Batch and Stochastic Gradient Descent

In the previous lectures, we learned about the 'Gradient Descent' algorithm and its application to specific problems. In addition, we know that neural networks represent a non-convex optimization problem. You may also have heard that neural networks often utilize an algorithm called 'Stochastic Gradient Descent' (SGD). In this section, we will explore what SGD is and how it differs from the conventional Gradient Descent method.

Batch Gradient Descent

If all samples in the training dataset, from $1$ to $N$, are considered for gradient calculation, such a gradient descent algorithm applied to this optimization target is known as 'Batch Gradient Descent.' Here, 'batch' refers to the use of all samples for computing the gradient.

An Issue in Batch Gradient Descent: Since neural networks are not convex optimization problems, a greedy gradient descent approach will most likely lead to a suboptimal local minimum. This is because, if the loss surface and algorithm remain unchanged, the starting point fully determines the endpoint.

However, neural networks have many local minima, and while changing the starting point to avoid these local minima is theoretically possible, it is not practically effective—especially when each training iteration of the neural network takes a long time.

Untitled

Stochastic by Sampling

A straightforward idea to introduce variability during the optimization process is to add some randomness to the gradient calculation. The randomness is embodied in stochastic gradient descent, but rather than adding noise to the gradient, SGD is implemented more efficiently, with the fundamental mechanism (e.g., the learning rate $\eta$ and the update rule $\theta := \theta - \eta\nabla$) remaining intact.

Intuition

What are the benefits of this randomness? Consider our goal to find the minimum value of a function using gradient descent. This function is the Peaks function found in Matlab.

The red curve in the diagram represents the result of deterministic gradient descent, which ultimately converges to a local minimum.

The blue curve, on the other hand, represents gradient descent with introduced randomness. Due to this randomness, it escapes the initial local minimum and eventually converges to a more optimal minimum.

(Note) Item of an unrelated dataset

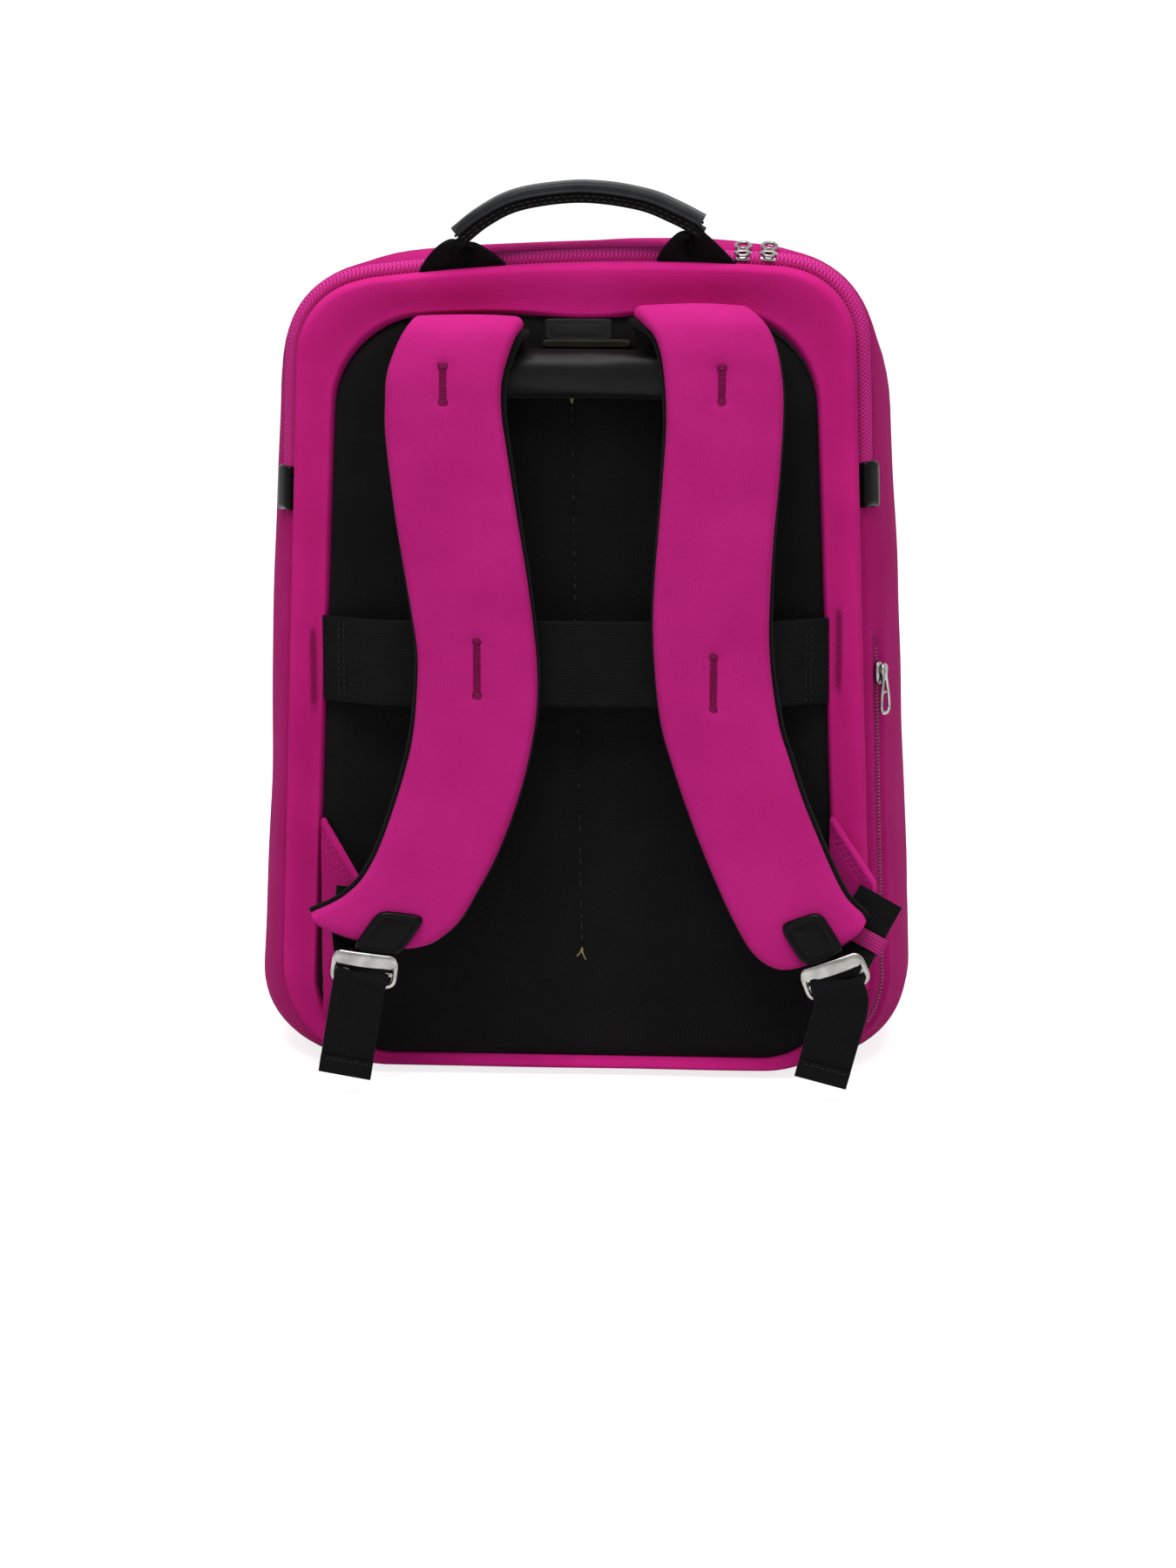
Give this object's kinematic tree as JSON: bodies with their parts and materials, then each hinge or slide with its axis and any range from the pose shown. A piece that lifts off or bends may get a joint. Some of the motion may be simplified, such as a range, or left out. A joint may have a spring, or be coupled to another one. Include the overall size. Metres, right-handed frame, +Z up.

Note: the situation shown here is a simulation. In real scenarios, randomness does not always guarantee finding a better minimum, but it does increase the likelihood of escaping local minima and seeking global optima.

https://yyhtbs-yye.github.io/#/plotlyrender?data=https://raw.githubusercontent.com/yyhtbs-yye/plotly_json/refs/heads/main/peaks_function_with_gradients_300.json

Imperfect Loss Surface

In deep learning, how do we introduce randomness into gradient descent? Some might think that simply adding a noise component to the gradient would suffice. Indeed, this method is feasible, but it is not easy to define how much noise should be added. Additionally, generating sampling noise itself also brings extra computational overhead, especially for models with many parameters, like neural networks.

In fact, deep learning achieves randomness in a very clever way, which is through random sampling of samples. This method is not only efficient but also naturally integrates into the training process.

Returning to the previous discussion, our loss surface is usually based on calculations from all samples. In this case, the loss surface is a fixed function of the parameters (without randomness), usually as shown in the image on the far left (as in the case of logistic regression). However, if we do not use all samples but randomly select some of them for calculation, the resulting loss surface will change. It's easy to understand: the sampled subset may deviate from the mean of the overall samples, so the loss surface and the resulting decision boundaries calculated from these samples may differ from those calculated using all samples.

Loss Surface of Logistic Regression, using 2D synth Data

On such a loss surface, we can perform gradient descent. Due to the randomness of sampling, different loss surfaces lead to different directions of descent. These directions usually have some correlation with the original gradient direction (for example, they might still lean to the right), but they also introduce additional randomness, making the optimization path more diverse. This phenomenon can be understood as adding a kind of random walk behavior to the original gradient direction.

Loss Surface of Logistic Regression and Gradient, using 2D synth Data (from 0, 0)

This randomness introduced through random sampling is exactly the characteristic needed in deep learning. It means that these random deviations can sometimes help prevent the gradient descent algorithm from converging too quickly to local optima. This random deviation mechanism forms the core foundation of what we commonly refer to as stochastic gradient descent, and it's one of the key differences between stochastic gradient descent and the traditional method of computing gradients using all samples.

It's important to note that in deep learning, the primary reason for using subsets of samples (i.e., mini-batches) is not solely to introduce randomness, but also due to computational cost considerations. Calculating gradients using mini-batches significantly reduces computational costs and naturally introduces beneficial randomness into the optimization process. This design is a clever balance that provides important support for the efficient training of deep learning models.